TASK PROMPT ▸ Copy out every line of the data exactly.
### DATA LINES ###
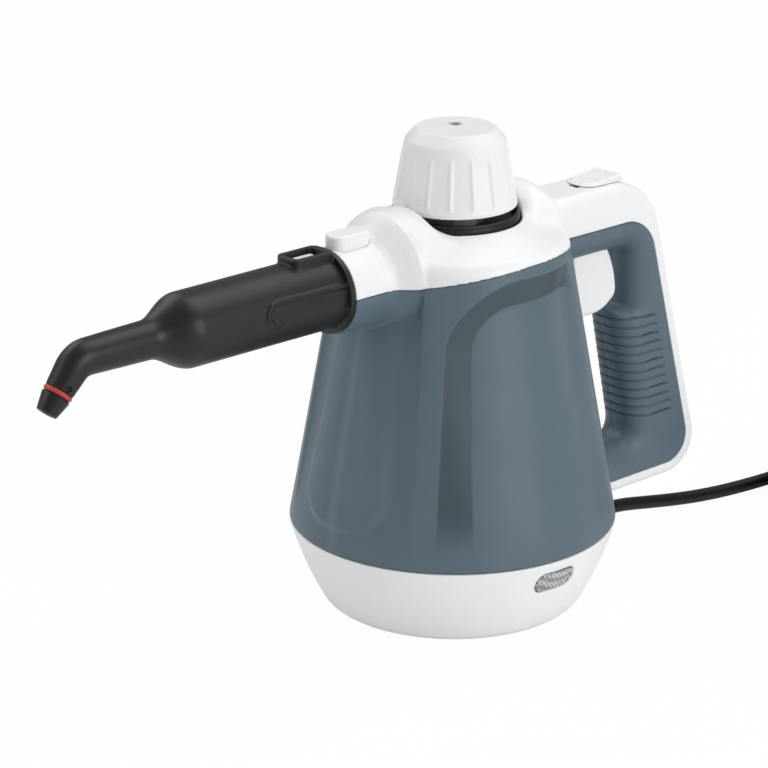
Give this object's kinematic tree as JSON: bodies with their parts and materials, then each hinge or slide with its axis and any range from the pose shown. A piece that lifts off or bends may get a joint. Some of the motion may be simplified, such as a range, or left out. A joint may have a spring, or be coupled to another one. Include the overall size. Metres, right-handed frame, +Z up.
{
  "type": "handheld steam cleaner",
  "caption": "Handheld steam cleaner: conical blue-grey tank housing with a loop grip and trigger, white base and cover, screw-down safety cap, bent black jet nozzle and a coiled mains cord.",
  "frame": {"origin": "on the floor, at the centre of the object's footprint box without its cord", "axes": "+Z up from the feet, -X towards the nozzle, +X towards the handle, Y across the middle plane"},
  "size_m": [0.5665, 0.2188, 0.2227],
  "materials": {
    "blue_plastic": "satin blue-grey moulded plastic",
    "white_plastic": "smooth white moulded plastic",
    "black_rubber": "matte black rubber or soft PVC",
    "steel": "plated steel",
    "clear_plastic": "clear lens with a fine cushion pattern",
    "red_silicone": "red silicone rubber",
    "aluminium": "die-cast, satin",
    "ceramic": "pale ceramic or heat-proof moulding",
    "brass": "machined brass",
    "black_plastic": "satin black moulded plastic"
  },
  "bodies": {
    "housing": {"left_shell": "blue_plastic", "right_shell": "blue_plastic", "top_cover": "white_plastic", "handle_spine": "white_plastic", "base_shell": "white_plastic", "foot_1": "black_rubber", "foot_2": "black_rubber", "foot_3": "black_rubber", "foot_4": "black_rubber", "base_screw_1": "steel", "base_screw_2": "steel", "base_screw_3": "steel", "indicator_lens": "clear_plastic", "lamp_holder": "white_plastic", "boiler_gasket": "red_silicone", "boiler_lower": "aluminium", "boiler_upper": "aluminium", "boiler_bolt_1": "steel", "boiler_bolt_2": "steel", "boiler_bolt_3": "steel", "boiler_bolt_4": "steel", "heating_element": "steel", "thermostat": "ceramic", "thermal_fuse": "ceramic", "terminal_block": "ceramic", "steam_valve": "brass", "steam_pipe": "steel", "outlet_spigot": "black_plastic", "spigot_seal": "red_silicone", "button_spring": "steel", "filler_collar": "black_plastic", "trigger_pin": "steel", "trigger_spring": "steel", "strain_relief": "black_rubber", "mains_cord": "black_rubber", "cord_coil": "black_rubber", "cord_tail": "black_rubber", "cord_tie": "black_rubber", "plug_pin_1": "brass", "plug_pin_2": "brass", "plug_body": "black_rubber"},
    "cap_lift": {"cap_seal": "red_silicone"},
    "cap_plug": {"cap_insert": "black_plastic", "relief_valve": "brass", "cap_spring": "steel"},
    "cap_knob": {"cap_shell": "white_plastic"},
    "trigger_lever": {"trigger": "white_plastic"},
    "valve_plunger": {"valve_rod": "steel"},
    "lock_slider": {"lock_switch": "white_plastic"},
    "release_latch": {"release_button": "white_plastic"},
    "nozzle": {"jet_nozzle": "black_plastic", "tip_seal": "red_silicone"}
  },
  "joints": [
    {"name": "cap_rise", "type": "slide", "parent": "housing", "child": "cap_lift", "axis": [0, 0, 1], "range_m": [0, 0.0141]},
    {"name": "cap_turn", "type": "hinge", "parent": "cap_lift", "child": "cap_plug", "pos_m": [0.04065, 0, 0.1973], "axis": [0, 0, 1], "range_deg": [0, 1260]},
    {"name": "cap_press", "type": "slide", "parent": "cap_plug", "child": "cap_knob", "axis": [0, 0, -1], "range_m": [0, 0.0025], "stiffness_N_per_m": 900, "springref_m": -0.004, "deforming": ["cap_spring"]},
    {"name": "trigger_pull", "type": "hinge", "parent": "housing", "child": "trigger_lever", "pos_m": [0.11665, 0, 0.1565], "axis": [0, -1, 0], "range_deg": [0, 10], "stiffness_Nm_per_rad": 0.5, "springref_deg": -8.59},
    {"name": "valve_push", "type": "slide", "parent": "housing", "child": "valve_plunger", "axis": [-1, 0, 0], "range_m": [0, 0.0019]},
    {"name": "lock_slide", "type": "slide", "parent": "housing", "child": "lock_slider", "axis": [-1, 0, 0], "range_m": [0, 0.005]},
    {"name": "button_press", "type": "slide", "parent": "housing", "child": "release_latch", "axis": [0, 0, -1], "range_m": [0, 0.0025], "stiffness_N_per_m": 600, "springref_m": -0.002, "deforming": ["button_spring"]},
    {"name": "nozzle_pull", "type": "slide", "parent": "housing", "child": "nozzle", "axis": [-1, 0, 0], "range_m": [0, 0.06]}
  ],
  "couplings": [
    {"joint": "cap_rise", "follows": "cap_turn", "m_per_rad": 0.00063662},
    {"joint": "valve_push", "follows": "trigger_pull", "m_per_rad": 0.0105}
  ]
}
###
REPLY TO THE EXERCISE ▸
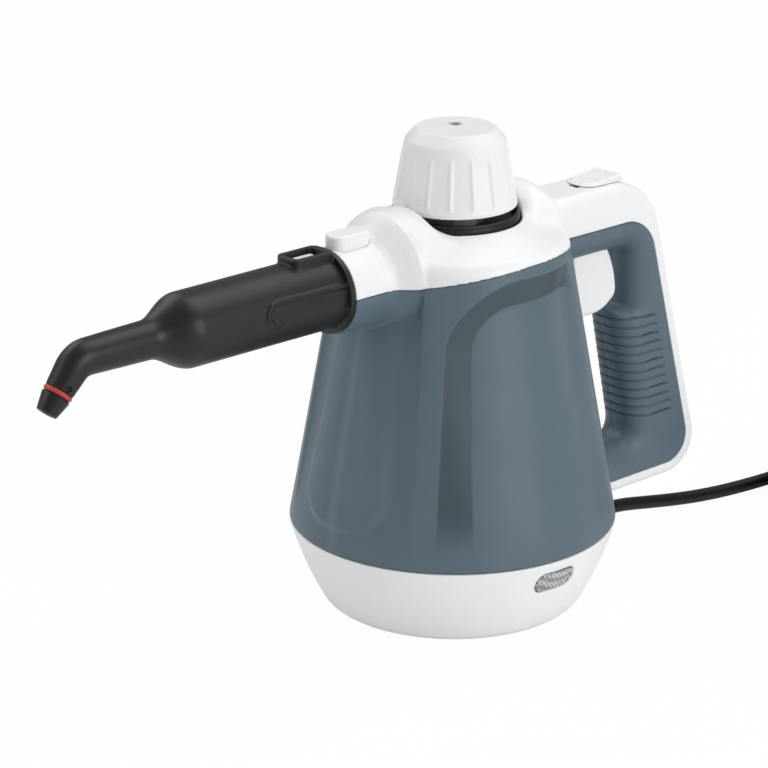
Give this object's kinematic tree as JSON: bodies with their parts and materials, then each hinge or slide with its axis and any range from the pose shown. A piece that lifts off or bends may get a joint. Some of the motion may be simplified, such as a range, or left out. A joint may have a spring, or be coupled to another one. Include the overall size. Metres, right-handed frame, +Z up.
{
  "type": "handheld steam cleaner",
  "caption": "Handheld steam cleaner: conical blue-grey tank housing with a loop grip and trigger, white base and cover, screw-down safety cap, bent black jet nozzle and a coiled mains cord.",
  "frame": {"origin": "on the floor, at the centre of the object's footprint box without its cord", "axes": "+Z up from the feet, -X towards the nozzle, +X towards the handle, Y across the middle plane"},
  "size_m": [0.5665, 0.2188, 0.2227],
  "materials": {
    "blue_plastic": "satin blue-grey moulded plastic",
    "white_plastic": "smooth white moulded plastic",
    "black_rubber": "matte black rubber or soft PVC",
    "steel": "plated steel",
    "clear_plastic": "clear lens with a fine cushion pattern",
    "red_silicone": "red silicone rubber",
    "aluminium": "die-cast, satin",
    "ceramic": "pale ceramic or heat-proof moulding",
    "brass": "machined brass",
    "black_plastic": "satin black moulded plastic"
  },
  "bodies": {
    "housing": {"left_shell": "blue_plastic", "right_shell": "blue_plastic", "top_cover": "white_plastic", "handle_spine": "white_plastic", "base_shell": "white_plastic", "foot_1": "black_rubber", "foot_2": "black_rubber", "foot_3": "black_rubber", "foot_4": "black_rubber", "base_screw_1": "steel", "base_screw_2": "steel", "base_screw_3": "steel", "indicator_lens": "clear_plastic", "lamp_holder": "white_plastic", "boiler_gasket": "red_silicone", "boiler_lower": "aluminium", "boiler_upper": "aluminium", "boiler_bolt_1": "steel", "boiler_bolt_2": "steel", "boiler_bolt_3": "steel", "boiler_bolt_4": "steel", "heating_element": "steel", "thermostat": "ceramic", "thermal_fuse": "ceramic", "terminal_block": "ceramic", "steam_valve": "brass", "steam_pipe": "steel", "outlet_spigot": "black_plastic", "spigot_seal": "red_silicone", "button_spring": "steel", "filler_collar": "black_plastic", "trigger_pin": "steel", "trigger_spring": "steel", "strain_relief": "black_rubber", "mains_cord": "black_rubber", "cord_coil": "black_rubber", "cord_tail": "black_rubber", "cord_tie": "black_rubber", "plug_pin_1": "brass", "plug_pin_2": "brass", "plug_body": "black_rubber"},
    "cap_lift": {"cap_seal": "red_silicone"},
    "cap_plug": {"cap_insert": "black_plastic", "relief_valve": "brass", "cap_spring": "steel"},
    "cap_knob": {"cap_shell": "white_plastic"},
    "trigger_lever": {"trigger": "white_plastic"},
    "valve_plunger": {"valve_rod": "steel"},
    "lock_slider": {"lock_switch": "white_plastic"},
    "release_latch": {"release_button": "white_plastic"},
    "nozzle": {"jet_nozzle": "black_plastic", "tip_seal": "red_silicone"}
  },
  "joints": [
    {"name": "cap_rise", "type": "slide", "parent": "housing", "child": "cap_lift", "axis": [0, 0, 1], "range_m": [0, 0.0141]},
    {"name": "cap_turn", "type": "hinge", "parent": "cap_lift", "child": "cap_plug", "pos_m": [0.04065, 0, 0.1973], "axis": [0, 0, 1], "range_deg": [0, 1260]},
    {"name": "cap_press", "type": "slide", "parent": "cap_plug", "child": "cap_knob", "axis": [0, 0, -1], "range_m": [0, 0.0025], "stiffness_N_per_m": 900, "springref_m": -0.004, "deforming": ["cap_spring"]},
    {"name": "trigger_pull", "type": "hinge", "parent": "housing", "child": "trigger_lever", "pos_m": [0.11665, 0, 0.1565], "axis": [0, -1, 0], "range_deg": [0, 10], "stiffness_Nm_per_rad": 0.5, "springref_deg": -8.59},
    {"name": "valve_push", "type": "slide", "parent": "housing", "child": "valve_plunger", "axis": [-1, 0, 0], "range_m": [0, 0.0019]},
    {"name": "lock_slide", "type": "slide", "parent": "housing", "child": "lock_slider", "axis": [-1, 0, 0], "range_m": [0, 0.005]},
    {"name": "button_press", "type": "slide", "parent": "housing", "child": "release_latch", "axis": [0, 0, -1], "range_m": [0, 0.0025], "stiffness_N_per_m": 600, "springref_m": -0.002, "deforming": ["button_spring"]},
    {"name": "nozzle_pull", "type": "slide", "parent": "housing", "child": "nozzle", "axis": [-1, 0, 0], "range_m": [0, 0.06]}
  ],
  "couplings": [
    {"joint": "cap_rise", "follows": "cap_turn", "m_per_rad": 0.00063662},
    {"joint": "valve_push", "follows": "trigger_pull", "m_per_rad": 0.0105}
  ]
}